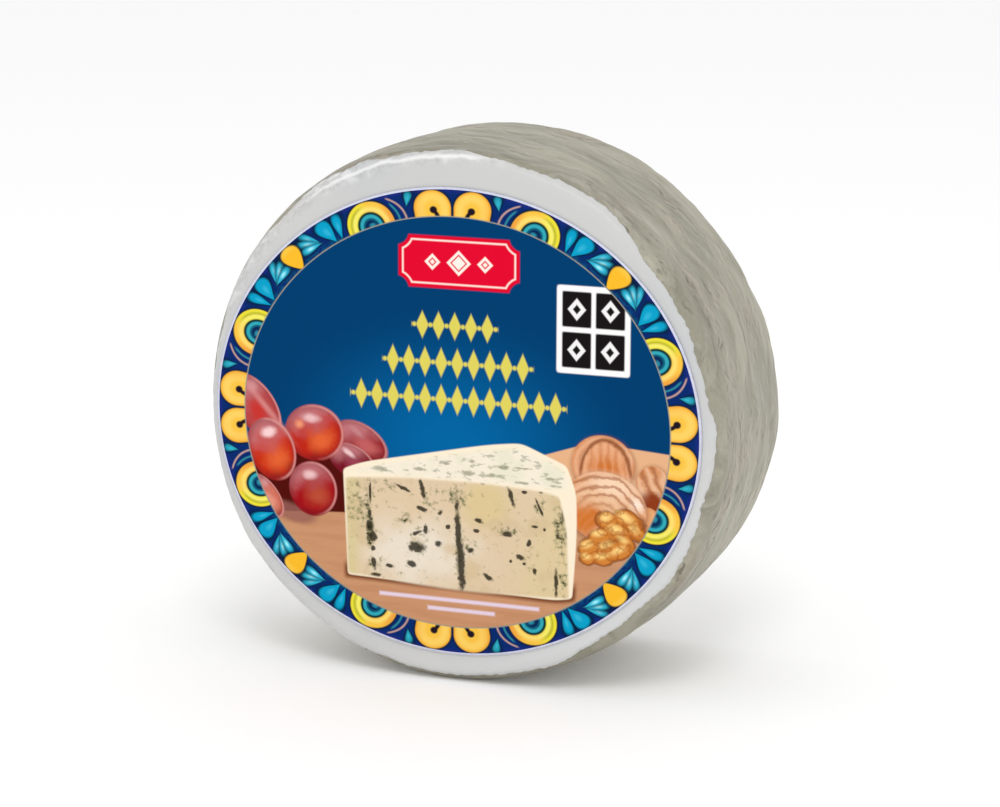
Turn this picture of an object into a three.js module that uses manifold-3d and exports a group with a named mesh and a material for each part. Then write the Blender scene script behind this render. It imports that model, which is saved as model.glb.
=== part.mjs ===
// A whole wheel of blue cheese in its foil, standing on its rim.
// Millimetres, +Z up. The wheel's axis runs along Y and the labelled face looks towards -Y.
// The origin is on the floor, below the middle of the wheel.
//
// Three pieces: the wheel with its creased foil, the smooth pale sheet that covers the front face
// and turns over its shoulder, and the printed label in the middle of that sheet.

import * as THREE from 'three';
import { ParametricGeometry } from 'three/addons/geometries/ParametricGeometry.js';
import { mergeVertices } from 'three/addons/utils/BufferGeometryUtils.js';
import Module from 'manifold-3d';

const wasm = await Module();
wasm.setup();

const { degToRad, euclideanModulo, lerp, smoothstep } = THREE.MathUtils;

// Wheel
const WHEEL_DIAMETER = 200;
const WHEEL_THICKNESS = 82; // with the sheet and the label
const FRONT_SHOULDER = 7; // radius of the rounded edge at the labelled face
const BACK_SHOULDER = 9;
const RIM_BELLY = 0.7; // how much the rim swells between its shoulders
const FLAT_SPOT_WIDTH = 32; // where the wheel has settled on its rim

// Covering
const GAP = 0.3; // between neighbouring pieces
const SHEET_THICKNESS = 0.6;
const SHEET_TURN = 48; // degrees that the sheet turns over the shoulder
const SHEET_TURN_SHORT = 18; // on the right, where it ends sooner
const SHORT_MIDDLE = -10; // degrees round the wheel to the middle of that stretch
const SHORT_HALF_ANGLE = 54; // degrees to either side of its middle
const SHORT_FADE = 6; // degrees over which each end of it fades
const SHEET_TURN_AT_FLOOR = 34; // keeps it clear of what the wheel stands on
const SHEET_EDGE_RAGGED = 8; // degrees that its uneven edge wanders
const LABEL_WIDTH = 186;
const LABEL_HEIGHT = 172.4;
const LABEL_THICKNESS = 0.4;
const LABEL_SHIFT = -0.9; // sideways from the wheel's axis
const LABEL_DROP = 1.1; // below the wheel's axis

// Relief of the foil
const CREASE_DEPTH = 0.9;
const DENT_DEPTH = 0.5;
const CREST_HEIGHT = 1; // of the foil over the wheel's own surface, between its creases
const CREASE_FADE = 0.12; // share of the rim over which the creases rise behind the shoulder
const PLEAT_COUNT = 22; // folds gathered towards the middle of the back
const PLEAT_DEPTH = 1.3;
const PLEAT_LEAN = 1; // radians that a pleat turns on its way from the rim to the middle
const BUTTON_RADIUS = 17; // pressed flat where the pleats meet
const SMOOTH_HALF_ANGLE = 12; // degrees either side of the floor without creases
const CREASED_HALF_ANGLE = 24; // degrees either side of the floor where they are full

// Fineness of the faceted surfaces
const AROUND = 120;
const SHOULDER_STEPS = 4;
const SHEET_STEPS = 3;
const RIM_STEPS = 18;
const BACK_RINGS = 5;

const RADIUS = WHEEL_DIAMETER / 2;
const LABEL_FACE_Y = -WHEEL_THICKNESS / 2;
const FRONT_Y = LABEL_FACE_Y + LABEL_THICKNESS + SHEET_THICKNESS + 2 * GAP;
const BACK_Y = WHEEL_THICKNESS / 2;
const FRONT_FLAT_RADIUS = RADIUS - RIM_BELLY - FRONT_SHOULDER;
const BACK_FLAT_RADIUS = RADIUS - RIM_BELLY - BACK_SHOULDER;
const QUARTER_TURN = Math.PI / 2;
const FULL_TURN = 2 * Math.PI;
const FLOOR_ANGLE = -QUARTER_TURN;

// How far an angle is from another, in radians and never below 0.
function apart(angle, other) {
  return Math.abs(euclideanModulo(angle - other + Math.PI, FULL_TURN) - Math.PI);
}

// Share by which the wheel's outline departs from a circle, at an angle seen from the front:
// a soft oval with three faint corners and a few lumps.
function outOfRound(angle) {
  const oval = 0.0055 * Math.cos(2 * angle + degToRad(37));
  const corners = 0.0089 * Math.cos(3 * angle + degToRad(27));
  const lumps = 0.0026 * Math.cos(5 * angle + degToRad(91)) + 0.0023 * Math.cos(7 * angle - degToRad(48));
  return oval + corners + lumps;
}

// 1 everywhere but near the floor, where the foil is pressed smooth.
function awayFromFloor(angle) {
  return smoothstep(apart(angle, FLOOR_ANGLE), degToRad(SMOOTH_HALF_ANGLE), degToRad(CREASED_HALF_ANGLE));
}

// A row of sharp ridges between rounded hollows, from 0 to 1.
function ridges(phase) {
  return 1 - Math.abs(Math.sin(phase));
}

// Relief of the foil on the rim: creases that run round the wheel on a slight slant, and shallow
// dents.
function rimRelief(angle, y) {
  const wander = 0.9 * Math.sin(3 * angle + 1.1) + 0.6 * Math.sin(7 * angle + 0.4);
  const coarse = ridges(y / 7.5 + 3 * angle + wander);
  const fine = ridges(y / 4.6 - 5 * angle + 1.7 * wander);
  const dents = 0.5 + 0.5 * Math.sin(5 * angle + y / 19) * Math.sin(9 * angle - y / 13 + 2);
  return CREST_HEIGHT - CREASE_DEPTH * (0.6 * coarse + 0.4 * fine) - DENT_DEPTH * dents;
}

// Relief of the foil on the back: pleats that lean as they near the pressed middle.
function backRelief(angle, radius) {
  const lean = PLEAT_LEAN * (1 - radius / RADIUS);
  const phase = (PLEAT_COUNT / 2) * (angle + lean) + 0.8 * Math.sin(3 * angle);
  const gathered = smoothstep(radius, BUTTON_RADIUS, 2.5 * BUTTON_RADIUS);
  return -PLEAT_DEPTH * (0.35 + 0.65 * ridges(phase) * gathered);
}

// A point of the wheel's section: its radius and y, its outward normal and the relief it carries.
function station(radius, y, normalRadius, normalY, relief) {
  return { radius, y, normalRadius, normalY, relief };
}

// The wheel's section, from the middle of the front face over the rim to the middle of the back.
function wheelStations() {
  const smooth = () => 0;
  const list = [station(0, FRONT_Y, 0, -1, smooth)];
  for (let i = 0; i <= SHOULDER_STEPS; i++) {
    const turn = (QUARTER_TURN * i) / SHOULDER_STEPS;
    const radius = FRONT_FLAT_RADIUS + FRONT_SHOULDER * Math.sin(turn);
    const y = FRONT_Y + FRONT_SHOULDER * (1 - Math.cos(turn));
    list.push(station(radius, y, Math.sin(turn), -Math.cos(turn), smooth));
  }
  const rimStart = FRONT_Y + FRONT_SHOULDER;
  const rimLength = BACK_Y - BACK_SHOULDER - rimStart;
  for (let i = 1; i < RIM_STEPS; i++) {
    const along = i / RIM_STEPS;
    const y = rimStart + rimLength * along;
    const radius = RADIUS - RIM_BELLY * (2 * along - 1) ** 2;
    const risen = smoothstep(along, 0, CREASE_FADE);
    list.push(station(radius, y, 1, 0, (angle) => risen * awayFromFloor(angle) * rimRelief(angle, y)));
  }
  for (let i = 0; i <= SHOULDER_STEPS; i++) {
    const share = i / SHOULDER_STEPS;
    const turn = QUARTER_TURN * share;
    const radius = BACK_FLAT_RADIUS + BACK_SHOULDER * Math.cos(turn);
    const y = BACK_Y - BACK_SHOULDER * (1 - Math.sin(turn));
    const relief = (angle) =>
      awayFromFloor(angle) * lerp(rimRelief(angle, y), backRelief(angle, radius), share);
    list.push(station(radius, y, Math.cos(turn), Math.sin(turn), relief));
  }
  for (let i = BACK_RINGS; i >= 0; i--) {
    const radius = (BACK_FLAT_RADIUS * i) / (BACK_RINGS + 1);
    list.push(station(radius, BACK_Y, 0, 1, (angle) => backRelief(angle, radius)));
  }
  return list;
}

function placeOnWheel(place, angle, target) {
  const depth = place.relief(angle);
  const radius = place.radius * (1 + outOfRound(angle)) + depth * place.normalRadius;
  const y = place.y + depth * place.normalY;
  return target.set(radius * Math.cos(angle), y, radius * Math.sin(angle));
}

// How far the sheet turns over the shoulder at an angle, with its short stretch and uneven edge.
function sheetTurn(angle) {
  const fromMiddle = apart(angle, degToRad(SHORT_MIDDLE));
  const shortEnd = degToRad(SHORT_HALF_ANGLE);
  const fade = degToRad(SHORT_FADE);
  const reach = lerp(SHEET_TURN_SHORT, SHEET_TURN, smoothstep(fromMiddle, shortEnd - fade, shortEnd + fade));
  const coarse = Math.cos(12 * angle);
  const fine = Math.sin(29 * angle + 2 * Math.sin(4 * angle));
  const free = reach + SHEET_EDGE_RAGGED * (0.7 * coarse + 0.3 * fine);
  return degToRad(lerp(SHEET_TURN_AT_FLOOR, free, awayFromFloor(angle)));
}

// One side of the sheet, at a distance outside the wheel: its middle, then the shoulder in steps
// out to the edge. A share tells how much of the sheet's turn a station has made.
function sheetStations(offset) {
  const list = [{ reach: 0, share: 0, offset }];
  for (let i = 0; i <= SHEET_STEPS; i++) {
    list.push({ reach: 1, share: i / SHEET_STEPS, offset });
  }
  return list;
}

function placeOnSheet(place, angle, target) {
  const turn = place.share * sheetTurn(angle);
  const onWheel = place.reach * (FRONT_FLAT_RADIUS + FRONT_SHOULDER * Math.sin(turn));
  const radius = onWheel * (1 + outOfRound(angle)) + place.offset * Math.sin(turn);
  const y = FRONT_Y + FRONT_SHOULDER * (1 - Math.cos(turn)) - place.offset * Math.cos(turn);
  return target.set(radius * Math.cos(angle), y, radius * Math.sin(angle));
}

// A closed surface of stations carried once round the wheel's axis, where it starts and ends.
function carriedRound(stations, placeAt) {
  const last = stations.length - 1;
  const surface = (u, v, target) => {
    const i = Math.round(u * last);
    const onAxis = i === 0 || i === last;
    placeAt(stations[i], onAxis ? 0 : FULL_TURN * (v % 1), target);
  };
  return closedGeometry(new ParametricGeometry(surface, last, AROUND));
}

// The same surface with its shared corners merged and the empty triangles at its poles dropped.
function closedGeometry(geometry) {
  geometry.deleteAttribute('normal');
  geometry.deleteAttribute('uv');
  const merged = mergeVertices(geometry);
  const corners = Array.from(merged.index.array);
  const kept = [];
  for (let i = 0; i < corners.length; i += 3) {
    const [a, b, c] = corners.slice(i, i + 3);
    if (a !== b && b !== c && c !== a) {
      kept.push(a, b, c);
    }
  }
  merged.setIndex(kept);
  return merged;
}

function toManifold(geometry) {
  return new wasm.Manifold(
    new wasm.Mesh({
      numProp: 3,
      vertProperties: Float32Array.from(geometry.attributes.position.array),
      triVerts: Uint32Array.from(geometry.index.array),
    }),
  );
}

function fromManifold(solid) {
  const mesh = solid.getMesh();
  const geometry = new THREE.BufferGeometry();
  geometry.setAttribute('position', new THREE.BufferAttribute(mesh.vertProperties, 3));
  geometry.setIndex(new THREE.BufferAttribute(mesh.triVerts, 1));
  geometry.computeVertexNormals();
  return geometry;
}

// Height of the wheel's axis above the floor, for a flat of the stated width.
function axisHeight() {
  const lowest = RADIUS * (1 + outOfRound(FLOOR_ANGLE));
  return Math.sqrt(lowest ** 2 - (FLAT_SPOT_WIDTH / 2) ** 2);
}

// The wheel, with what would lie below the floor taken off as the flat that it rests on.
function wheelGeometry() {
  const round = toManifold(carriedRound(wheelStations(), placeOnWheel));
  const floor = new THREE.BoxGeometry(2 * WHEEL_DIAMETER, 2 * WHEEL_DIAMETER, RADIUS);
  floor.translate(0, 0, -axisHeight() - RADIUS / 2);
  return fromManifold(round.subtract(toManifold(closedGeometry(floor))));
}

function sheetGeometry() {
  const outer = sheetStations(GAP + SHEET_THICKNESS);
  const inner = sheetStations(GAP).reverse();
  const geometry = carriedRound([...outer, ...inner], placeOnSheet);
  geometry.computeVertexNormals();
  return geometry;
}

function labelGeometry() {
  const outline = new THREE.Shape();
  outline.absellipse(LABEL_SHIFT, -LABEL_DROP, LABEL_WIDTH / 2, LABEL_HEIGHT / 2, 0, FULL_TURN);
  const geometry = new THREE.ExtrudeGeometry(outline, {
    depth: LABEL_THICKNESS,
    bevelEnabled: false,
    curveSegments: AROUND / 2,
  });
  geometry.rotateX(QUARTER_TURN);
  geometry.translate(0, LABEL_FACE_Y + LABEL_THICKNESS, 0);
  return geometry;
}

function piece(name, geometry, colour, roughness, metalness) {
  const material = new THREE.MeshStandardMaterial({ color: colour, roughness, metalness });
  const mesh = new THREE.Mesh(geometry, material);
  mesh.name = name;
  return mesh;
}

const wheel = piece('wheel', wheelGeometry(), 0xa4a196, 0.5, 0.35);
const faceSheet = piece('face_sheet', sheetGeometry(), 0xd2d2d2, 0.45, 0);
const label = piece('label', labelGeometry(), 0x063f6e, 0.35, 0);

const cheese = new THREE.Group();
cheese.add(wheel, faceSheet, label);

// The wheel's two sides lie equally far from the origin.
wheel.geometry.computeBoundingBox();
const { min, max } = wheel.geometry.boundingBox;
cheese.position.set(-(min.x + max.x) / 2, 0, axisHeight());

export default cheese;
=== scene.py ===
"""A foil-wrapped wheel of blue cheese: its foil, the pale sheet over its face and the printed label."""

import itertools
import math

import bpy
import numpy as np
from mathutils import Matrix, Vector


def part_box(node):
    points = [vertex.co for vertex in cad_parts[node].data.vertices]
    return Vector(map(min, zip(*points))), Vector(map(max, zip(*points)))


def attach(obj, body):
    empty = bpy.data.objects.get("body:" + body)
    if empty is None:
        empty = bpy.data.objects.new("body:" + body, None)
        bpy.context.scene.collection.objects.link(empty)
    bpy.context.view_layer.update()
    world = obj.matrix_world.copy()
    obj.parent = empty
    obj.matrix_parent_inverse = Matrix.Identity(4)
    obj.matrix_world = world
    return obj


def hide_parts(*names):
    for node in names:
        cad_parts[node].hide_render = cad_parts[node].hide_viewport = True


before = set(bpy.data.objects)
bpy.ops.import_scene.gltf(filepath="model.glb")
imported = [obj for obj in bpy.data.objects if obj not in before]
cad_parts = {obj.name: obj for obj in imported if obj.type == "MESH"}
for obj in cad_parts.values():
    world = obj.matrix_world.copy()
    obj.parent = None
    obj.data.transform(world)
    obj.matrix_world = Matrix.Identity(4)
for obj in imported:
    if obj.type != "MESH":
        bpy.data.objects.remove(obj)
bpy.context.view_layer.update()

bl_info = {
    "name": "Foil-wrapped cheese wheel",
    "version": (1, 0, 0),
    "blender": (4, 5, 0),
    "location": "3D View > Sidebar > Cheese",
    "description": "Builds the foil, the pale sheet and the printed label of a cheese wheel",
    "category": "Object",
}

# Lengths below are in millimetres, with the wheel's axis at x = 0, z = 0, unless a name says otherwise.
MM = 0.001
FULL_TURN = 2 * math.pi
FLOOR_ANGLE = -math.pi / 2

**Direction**
Which lines above run from the one containing "from the origin." down to the one containing "bpy.data.objects.remove(obj)"? Repeat exactly those, both ends included, and nothing else.

**The response**
// The wheel's two sides lie equally far from the origin.
wheel.geometry.computeBoundingBox();
const { min, max } = wheel.geometry.boundingBox;
cheese.position.set(-(min.x + max.x) / 2, 0, axisHeight());

export default cheese;
=== scene.py ===
"""A foil-wrapped wheel of blue cheese: its foil, the pale sheet over its face and the printed label."""

import itertools
import math

import bpy
import numpy as np
from mathutils import Matrix, Vector


def part_box(node):
    points = [vertex.co for vertex in cad_parts[node].data.vertices]
    return Vector(map(min, zip(*points))), Vector(map(max, zip(*points)))


def attach(obj, body):
    empty = bpy.data.objects.get("body:" + body)
    if empty is None:
        empty = bpy.data.objects.new("body:" + body, None)
        bpy.context.scene.collection.objects.link(empty)
    bpy.context.view_layer.update()
    world = obj.matrix_world.copy()
    obj.parent = empty
    obj.matrix_parent_inverse = Matrix.Identity(4)
    obj.matrix_world = world
    return obj


def hide_parts(*names):
    for node in names:
        cad_parts[node].hide_render = cad_parts[node].hide_viewport = True


before = set(bpy.data.objects)
bpy.ops.import_scene.gltf(filepath="model.glb")
imported = [obj for obj in bpy.data.objects if obj not in before]
cad_parts = {obj.name: obj for obj in imported if obj.type == "MESH"}
for obj in cad_parts.values():
    world = obj.matrix_world.copy()
    obj.parent = None
    obj.data.transform(world)
    obj.matrix_world = Matrix.Identity(4)
for obj in imported:
    if obj.type != "MESH":
        bpy.data.objects.remove(obj)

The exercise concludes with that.